• [Task details] Copy all lines of the listing that include the string "bodies".

^^^^^^^^

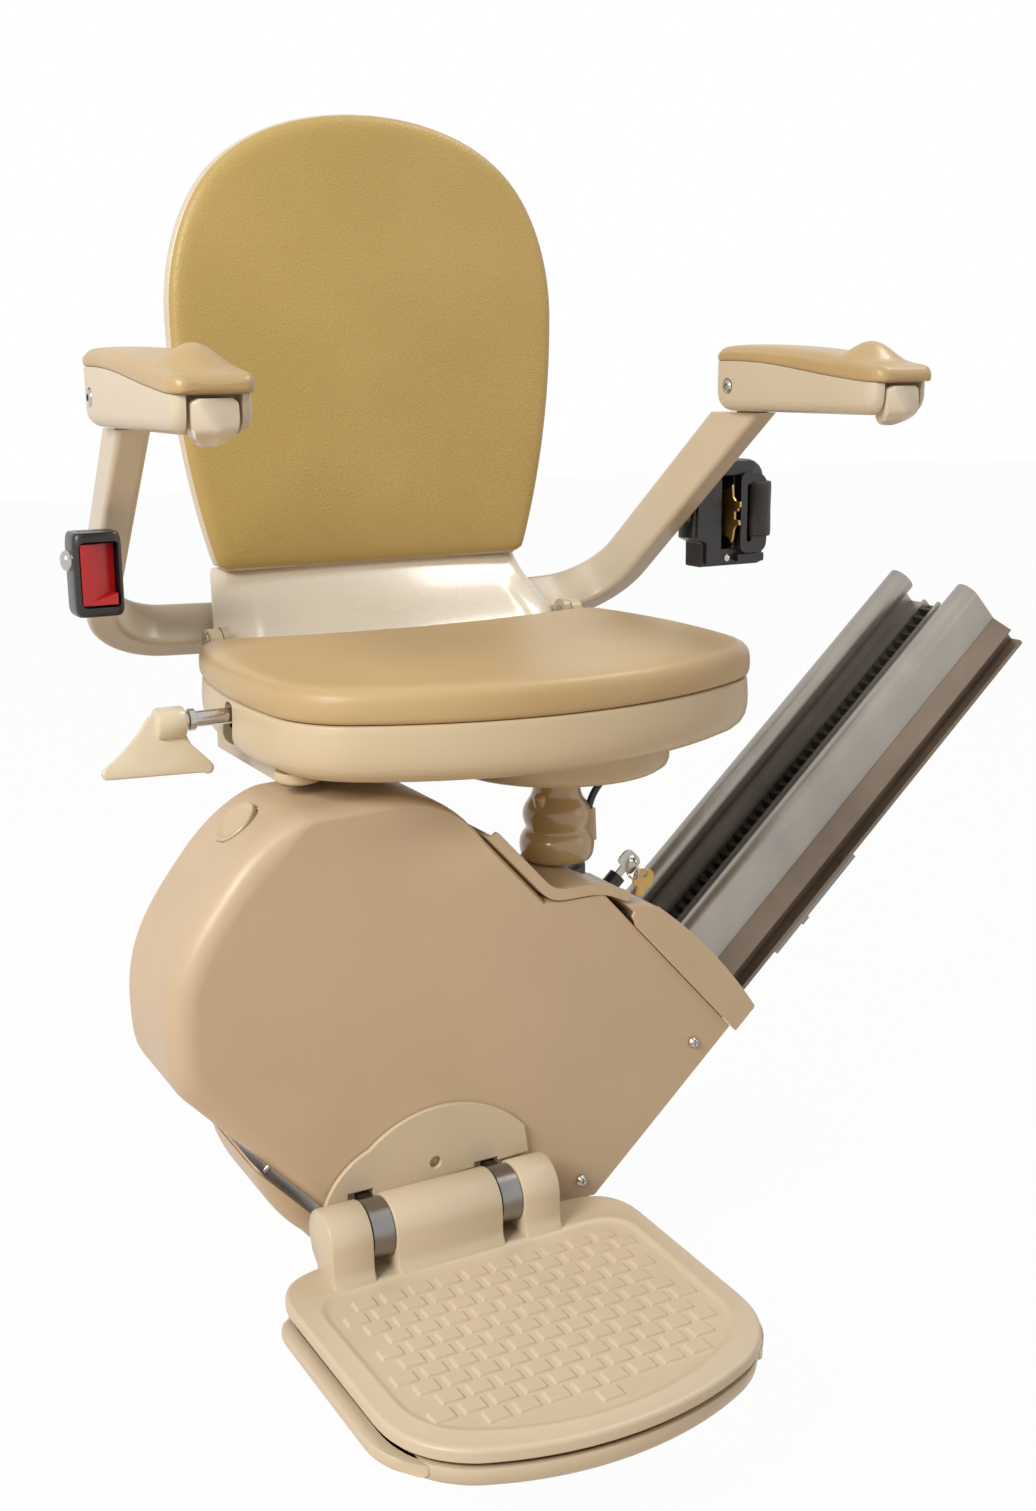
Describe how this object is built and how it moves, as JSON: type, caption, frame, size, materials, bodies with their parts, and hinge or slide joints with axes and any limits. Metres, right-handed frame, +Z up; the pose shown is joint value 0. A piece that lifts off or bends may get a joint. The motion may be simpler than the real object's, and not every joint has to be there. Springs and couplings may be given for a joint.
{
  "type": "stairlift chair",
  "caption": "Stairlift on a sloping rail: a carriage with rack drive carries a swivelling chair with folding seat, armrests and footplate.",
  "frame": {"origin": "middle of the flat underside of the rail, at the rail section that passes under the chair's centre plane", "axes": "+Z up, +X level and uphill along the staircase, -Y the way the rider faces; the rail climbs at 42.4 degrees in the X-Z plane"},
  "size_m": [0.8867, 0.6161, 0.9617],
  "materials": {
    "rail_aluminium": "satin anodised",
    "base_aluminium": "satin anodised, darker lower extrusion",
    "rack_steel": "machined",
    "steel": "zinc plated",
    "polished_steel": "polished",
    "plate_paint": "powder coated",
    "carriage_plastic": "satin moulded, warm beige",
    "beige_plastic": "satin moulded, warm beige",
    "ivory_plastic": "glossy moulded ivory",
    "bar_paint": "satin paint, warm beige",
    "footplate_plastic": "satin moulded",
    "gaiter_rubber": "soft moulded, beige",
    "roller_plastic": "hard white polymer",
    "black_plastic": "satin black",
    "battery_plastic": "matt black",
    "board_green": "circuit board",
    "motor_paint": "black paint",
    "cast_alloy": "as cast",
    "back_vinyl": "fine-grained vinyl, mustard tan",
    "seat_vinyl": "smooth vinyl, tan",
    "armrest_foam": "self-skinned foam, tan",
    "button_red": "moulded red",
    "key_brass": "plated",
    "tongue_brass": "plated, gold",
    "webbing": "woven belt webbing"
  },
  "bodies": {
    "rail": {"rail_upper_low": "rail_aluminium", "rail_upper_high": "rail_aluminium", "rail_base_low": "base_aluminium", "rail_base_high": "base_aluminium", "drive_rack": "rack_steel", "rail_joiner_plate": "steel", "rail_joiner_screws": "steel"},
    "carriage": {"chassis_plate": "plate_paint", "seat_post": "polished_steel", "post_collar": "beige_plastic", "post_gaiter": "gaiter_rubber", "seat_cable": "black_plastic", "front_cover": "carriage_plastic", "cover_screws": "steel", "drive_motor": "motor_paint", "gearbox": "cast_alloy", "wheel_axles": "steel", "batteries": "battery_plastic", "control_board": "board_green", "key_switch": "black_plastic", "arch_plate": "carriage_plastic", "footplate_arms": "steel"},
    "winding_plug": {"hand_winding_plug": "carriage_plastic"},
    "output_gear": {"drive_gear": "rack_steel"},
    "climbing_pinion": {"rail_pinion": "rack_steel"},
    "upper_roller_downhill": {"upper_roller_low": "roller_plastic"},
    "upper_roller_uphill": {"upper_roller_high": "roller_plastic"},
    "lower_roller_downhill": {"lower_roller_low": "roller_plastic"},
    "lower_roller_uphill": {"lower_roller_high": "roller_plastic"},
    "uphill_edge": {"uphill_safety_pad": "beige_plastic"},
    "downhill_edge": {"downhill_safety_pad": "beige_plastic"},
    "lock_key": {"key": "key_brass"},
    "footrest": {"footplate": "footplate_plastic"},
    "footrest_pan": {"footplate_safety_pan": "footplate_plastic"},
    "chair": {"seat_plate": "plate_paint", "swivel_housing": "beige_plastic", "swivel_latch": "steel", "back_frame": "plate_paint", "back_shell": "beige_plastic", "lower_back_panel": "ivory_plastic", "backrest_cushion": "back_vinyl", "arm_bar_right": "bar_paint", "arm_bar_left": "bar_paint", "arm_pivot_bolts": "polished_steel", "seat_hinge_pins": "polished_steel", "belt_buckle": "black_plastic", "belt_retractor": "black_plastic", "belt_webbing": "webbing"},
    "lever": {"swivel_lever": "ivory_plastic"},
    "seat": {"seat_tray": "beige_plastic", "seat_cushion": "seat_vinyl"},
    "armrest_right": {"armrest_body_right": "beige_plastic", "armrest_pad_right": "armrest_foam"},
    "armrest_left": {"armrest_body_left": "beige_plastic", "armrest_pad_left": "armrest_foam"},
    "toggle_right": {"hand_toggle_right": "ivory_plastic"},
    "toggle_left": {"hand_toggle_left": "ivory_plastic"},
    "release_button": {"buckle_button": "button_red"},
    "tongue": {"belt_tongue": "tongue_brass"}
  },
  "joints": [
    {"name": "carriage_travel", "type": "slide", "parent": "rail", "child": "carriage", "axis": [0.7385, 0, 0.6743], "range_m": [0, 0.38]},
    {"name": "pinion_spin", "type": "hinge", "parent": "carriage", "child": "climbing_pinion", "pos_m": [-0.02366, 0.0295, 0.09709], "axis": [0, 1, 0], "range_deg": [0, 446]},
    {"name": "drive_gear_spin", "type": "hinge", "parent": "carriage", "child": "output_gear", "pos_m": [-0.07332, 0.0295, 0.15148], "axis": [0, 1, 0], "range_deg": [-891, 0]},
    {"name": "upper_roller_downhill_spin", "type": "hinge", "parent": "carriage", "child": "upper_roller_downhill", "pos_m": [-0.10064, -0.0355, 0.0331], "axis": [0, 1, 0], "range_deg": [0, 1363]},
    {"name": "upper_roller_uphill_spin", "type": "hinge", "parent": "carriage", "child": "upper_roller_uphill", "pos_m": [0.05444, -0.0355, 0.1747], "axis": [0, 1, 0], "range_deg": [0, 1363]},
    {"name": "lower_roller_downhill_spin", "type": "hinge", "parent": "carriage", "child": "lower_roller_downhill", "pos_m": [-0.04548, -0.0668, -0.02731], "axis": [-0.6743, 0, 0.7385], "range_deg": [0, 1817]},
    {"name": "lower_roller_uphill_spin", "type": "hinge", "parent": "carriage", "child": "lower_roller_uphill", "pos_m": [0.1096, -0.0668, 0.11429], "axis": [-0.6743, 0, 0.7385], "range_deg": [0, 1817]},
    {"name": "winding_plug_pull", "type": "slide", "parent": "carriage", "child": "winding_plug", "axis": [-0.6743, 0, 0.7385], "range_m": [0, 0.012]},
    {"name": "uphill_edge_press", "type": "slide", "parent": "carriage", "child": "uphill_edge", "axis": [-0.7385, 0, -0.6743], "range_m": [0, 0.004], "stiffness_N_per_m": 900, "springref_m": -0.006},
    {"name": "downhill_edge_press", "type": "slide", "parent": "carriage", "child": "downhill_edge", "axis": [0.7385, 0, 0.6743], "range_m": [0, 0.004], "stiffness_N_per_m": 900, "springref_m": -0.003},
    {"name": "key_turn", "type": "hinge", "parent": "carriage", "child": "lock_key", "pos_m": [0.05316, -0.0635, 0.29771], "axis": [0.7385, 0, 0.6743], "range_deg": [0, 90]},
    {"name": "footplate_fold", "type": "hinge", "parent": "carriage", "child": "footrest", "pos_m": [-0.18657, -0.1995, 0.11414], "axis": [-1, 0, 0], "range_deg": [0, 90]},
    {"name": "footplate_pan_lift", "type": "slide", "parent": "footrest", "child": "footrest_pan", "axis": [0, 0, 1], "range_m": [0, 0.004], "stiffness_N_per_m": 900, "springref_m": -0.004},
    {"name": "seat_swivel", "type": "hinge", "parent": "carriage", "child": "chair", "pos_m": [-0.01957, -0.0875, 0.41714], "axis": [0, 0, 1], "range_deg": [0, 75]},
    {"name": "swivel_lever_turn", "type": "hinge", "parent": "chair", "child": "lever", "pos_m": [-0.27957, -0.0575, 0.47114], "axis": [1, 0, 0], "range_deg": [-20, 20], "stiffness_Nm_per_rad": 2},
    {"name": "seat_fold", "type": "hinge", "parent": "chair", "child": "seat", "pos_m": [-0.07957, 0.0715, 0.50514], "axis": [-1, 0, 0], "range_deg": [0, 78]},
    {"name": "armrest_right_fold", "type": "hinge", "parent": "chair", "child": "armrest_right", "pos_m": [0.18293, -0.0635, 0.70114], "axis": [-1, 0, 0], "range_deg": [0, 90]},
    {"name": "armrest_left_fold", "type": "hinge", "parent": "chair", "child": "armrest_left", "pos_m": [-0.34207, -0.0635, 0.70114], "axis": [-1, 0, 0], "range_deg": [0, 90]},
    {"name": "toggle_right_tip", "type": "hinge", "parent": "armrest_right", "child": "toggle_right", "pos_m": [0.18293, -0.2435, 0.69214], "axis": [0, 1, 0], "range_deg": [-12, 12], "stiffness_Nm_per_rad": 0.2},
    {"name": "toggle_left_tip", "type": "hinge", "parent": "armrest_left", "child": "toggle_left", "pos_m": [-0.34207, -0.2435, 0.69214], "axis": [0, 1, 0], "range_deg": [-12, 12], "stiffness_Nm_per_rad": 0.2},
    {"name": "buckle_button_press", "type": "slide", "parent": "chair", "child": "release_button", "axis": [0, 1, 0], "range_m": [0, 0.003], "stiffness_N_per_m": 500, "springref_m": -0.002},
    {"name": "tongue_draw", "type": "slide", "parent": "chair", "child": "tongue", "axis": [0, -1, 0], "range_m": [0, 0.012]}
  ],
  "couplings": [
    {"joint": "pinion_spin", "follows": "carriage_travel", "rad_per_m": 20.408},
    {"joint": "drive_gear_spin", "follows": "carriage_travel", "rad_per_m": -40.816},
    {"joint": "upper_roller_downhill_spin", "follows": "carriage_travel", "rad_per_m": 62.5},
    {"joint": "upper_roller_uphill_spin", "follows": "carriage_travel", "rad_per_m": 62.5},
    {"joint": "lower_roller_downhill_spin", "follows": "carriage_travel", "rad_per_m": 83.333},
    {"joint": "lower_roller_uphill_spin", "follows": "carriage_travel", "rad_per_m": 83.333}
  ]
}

^^^^^^^^

• [Right answer]
Describe how this object is built and how it moves, as JSON: type, caption, frame, size, materials, bodies with their parts, and hinge or slide joints with axes and any limits. Metres, right-handed frame, +Z up; the pose shown is joint value 0. A piece that lifts off or bends may get a joint. The motion may be simpler than the real object's, and not every joint has to be there. Springs and couplings may be given for a joint.
  "bodies": {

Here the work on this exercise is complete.